# SAC Seminar - Kevin Schlaufman: The Typical Terrestrial-mass Planet Discovered by Transit Surveys and Its Implications for Planet Formation and Evolution

### Time

Monday 12 August 2019,  at 13:15 - 14:00

Kevin Schlaufman will be visiting SAC on August 12, and will give a seminar

Date: Monday, August 12, 1:15pm

Title: The Typical Terrestrial-mass Planet Discovered by Transit Surveys and Its Implications for Planet Formation and Evolution

Abstract: All mass--radius relations for low-mass planets published to date have been affected by observational biases.
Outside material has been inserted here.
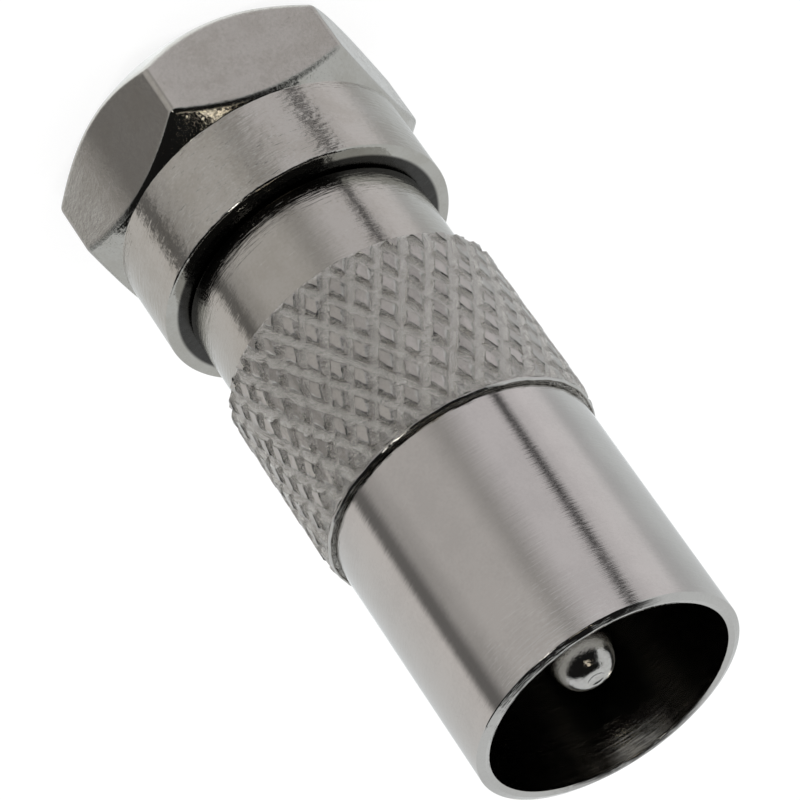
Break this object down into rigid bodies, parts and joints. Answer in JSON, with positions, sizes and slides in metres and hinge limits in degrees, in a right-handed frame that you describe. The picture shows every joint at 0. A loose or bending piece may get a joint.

Since planet occurrence and primordial atmospheric retention probability increase with period, the typical'' planet discovered by transit surveys may bear little resemblance to the short-period planets sculpted by atmospheric escape ordinarily used to calibrate mass--radius relations. I'll present an occurrence-weighted mass--radius relation for the typical low-mass planets in the Galaxy observed so far by transit surveys. Even at M = 1 M_Earth, to explain its observed radius the typical planet must have 1% of its mass in a H/He atmosphere. Unlike the terrestrial planets in our own solar system that finished forming long after the protosolar nebula was dissipated, these terrestrial-mass planets discovered in transit surveys must have formed early in their systems' histories. The existence of significant H/He atmospheres around 1 M_Earth planets confirms an important prediction of the core--accretion model of planet formation. It also implies that such planets can retain their primordial atmospheres and requires an order-of-magnitude reduction in the fraction of incident XUV flux converted into work usually assumed in photo-evaporation models. Because the short-period planets likely to be discovered by NASA's Transiting Exoplanet Survey Satellite (TESS) are not representative of the Galaxy's planet population, it will be important to use occurrence-weighting when considering the implications for models of planet formation of the masses and radii of TESS discoveries.